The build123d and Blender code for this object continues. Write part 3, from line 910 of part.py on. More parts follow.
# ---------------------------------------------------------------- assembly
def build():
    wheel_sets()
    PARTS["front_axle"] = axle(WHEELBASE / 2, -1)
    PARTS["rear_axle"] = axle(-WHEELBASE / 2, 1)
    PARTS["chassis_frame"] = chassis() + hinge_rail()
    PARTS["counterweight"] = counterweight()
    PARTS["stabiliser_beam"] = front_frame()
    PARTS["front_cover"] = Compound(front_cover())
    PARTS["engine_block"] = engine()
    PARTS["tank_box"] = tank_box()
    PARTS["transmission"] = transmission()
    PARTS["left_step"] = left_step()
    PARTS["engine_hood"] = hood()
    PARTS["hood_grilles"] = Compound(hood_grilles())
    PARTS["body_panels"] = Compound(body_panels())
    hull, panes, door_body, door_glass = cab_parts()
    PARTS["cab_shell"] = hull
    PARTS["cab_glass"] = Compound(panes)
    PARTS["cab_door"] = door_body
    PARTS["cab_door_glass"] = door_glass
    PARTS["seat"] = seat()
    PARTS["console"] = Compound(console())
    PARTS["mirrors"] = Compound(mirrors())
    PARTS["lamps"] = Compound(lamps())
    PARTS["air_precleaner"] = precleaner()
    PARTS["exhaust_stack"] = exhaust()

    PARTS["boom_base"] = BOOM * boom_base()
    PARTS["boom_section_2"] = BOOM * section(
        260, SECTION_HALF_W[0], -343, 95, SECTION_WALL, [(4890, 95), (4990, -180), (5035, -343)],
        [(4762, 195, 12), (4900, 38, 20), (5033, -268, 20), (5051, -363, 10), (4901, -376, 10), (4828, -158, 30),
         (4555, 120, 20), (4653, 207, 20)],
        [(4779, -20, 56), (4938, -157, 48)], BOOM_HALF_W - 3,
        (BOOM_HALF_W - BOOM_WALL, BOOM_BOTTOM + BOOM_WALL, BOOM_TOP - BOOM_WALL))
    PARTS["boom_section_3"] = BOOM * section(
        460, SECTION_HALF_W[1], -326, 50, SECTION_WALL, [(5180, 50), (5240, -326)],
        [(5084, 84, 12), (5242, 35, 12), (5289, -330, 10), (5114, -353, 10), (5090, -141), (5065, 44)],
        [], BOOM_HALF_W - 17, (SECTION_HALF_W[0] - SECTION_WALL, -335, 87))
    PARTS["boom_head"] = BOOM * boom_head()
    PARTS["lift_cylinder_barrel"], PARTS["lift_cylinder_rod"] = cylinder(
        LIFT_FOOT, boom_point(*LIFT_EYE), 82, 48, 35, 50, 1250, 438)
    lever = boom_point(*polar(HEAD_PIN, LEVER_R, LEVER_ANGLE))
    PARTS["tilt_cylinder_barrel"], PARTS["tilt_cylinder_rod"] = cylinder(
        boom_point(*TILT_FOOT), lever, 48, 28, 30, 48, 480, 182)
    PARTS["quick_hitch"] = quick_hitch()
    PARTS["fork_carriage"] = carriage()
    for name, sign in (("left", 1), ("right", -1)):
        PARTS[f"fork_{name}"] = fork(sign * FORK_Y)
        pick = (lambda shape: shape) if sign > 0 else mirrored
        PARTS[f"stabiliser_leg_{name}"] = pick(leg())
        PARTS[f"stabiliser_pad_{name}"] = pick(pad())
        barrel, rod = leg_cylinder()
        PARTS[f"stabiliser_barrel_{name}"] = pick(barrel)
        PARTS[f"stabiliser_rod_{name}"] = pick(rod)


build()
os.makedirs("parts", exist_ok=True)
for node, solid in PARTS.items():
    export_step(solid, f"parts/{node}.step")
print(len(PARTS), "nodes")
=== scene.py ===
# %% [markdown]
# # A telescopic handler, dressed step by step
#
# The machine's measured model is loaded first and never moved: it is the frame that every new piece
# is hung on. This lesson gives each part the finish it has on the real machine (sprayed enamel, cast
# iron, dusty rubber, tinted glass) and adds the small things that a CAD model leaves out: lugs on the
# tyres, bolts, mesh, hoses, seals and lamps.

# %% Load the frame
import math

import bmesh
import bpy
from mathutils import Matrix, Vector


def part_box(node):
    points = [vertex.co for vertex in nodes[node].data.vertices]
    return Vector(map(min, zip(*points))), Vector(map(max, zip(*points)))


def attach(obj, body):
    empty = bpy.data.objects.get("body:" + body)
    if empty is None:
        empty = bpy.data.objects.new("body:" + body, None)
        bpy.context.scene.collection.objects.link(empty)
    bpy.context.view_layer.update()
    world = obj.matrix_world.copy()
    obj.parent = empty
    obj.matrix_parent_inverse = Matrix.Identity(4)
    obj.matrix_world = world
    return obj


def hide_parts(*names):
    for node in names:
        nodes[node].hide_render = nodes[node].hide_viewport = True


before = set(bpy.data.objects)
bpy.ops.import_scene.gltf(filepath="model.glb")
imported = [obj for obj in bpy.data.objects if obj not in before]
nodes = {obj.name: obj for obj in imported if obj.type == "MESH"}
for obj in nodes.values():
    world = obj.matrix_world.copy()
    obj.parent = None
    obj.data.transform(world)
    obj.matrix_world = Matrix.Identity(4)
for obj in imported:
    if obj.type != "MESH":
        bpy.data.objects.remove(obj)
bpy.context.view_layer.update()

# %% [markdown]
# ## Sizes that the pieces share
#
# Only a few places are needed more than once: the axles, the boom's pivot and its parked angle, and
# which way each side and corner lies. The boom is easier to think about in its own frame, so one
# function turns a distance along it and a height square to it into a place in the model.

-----

JOB
Reproduce, without alteration, solely the lines beginning at the line that includes "pick = (lambda" and ending at the line that includes "obj.parent = empty", both lines included.

EXERCISE SOLUTION
        pick = (lambda shape: shape) if sign > 0 else mirrored
        PARTS[f"stabiliser_leg_{name}"] = pick(leg())
        PARTS[f"stabiliser_pad_{name}"] = pick(pad())
        barrel, rod = leg_cylinder()
        PARTS[f"stabiliser_barrel_{name}"] = pick(barrel)
        PARTS[f"stabiliser_rod_{name}"] = pick(rod)


build()
os.makedirs("parts", exist_ok=True)
for node, solid in PARTS.items():
    export_step(solid, f"parts/{node}.step")
print(len(PARTS), "nodes")
=== scene.py ===
# %% [markdown]
# # A telescopic handler, dressed step by step
#
# The machine's measured model is loaded first and never moved: it is the frame that every new piece
# is hung on. This lesson gives each part the finish it has on the real machine (sprayed enamel, cast
# iron, dusty rubber, tinted glass) and adds the small things that a CAD model leaves out: lugs on the
# tyres, bolts, mesh, hoses, seals and lamps.

# %% Load the frame
import math

import bmesh
import bpy
from mathutils import Matrix, Vector


def part_box(node):
    points = [vertex.co for vertex in nodes[node].data.vertices]
    return Vector(map(min, zip(*points))), Vector(map(max, zip(*points)))


def attach(obj, body):
    empty = bpy.data.objects.get("body:" + body)
    if empty is None:
        empty = bpy.data.objects.new("body:" + body, None)
        bpy.context.scene.collection.objects.link(empty)
    bpy.context.view_layer.update()
    world = obj.matrix_world.copy()
    obj.parent = empty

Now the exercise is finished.